Of course we can do this by showing that: $$ d(x, y) \geq d(f(x), f(y)) \geq d(x, y)$$. To motivate this let's propose an use of the triangle inequality:

$$ d(f(x), f(y)) \leq d(f(x), f^2(x)) + d(f^2(x), x) + d(x, y) + d(f^2(y), y) + d(f^2(y), f(y)) $$

This inequality in particular is way too specific and if we were to show that $\forall x \in X: \; d(f(x), f^2(x)) < \epsilon $ and $\forall x \in X: \; d(x, f^2(x)) < \epsilon $ we would be finished. But more generally we would like to prove:

$$ d(f^k(x), x) < \epsilon \;\;\; \text{&} \;\;\; d(f^{m-k}(x), f^k(x) < \epsilon $$

So let's consider the $(f^n(x))_n$ sequence. By compacity we have that it exists $f^{n_k}(x)_k$ that it converges. As it converges it is a Cauchy sequence.
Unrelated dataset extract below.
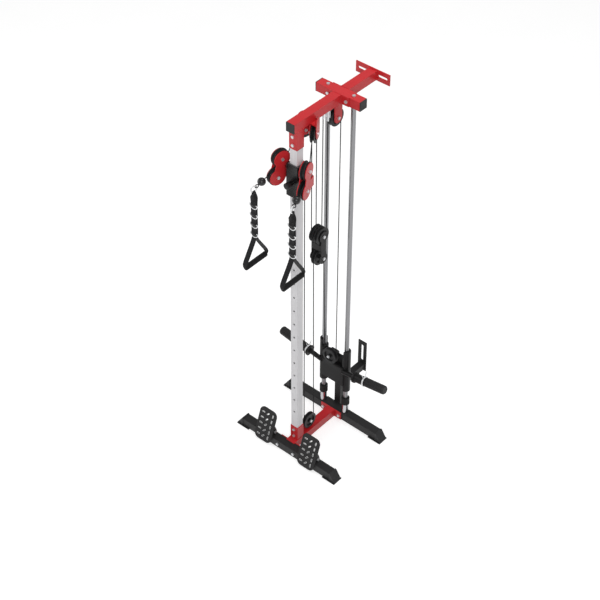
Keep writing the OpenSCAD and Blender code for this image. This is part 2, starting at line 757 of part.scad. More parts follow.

$$ \exists f^{n_k}(x)_k : d(f^{n_k}(x), x_o) < \epsilon$$ $$ d(f^{n_k}(x), f^{n_{k+1}}(x)) < \epsilon$$

Using the fact that is Cauchy + hypothesis we have that: $$ d(f^{n_{k+1} - n_k}(x), x) \leq d(f^{n_{k+1}}(x), f^{n_k}(x)) \leq \epsilon$$

Such that we can construct a similar inequality to the specific one proposed.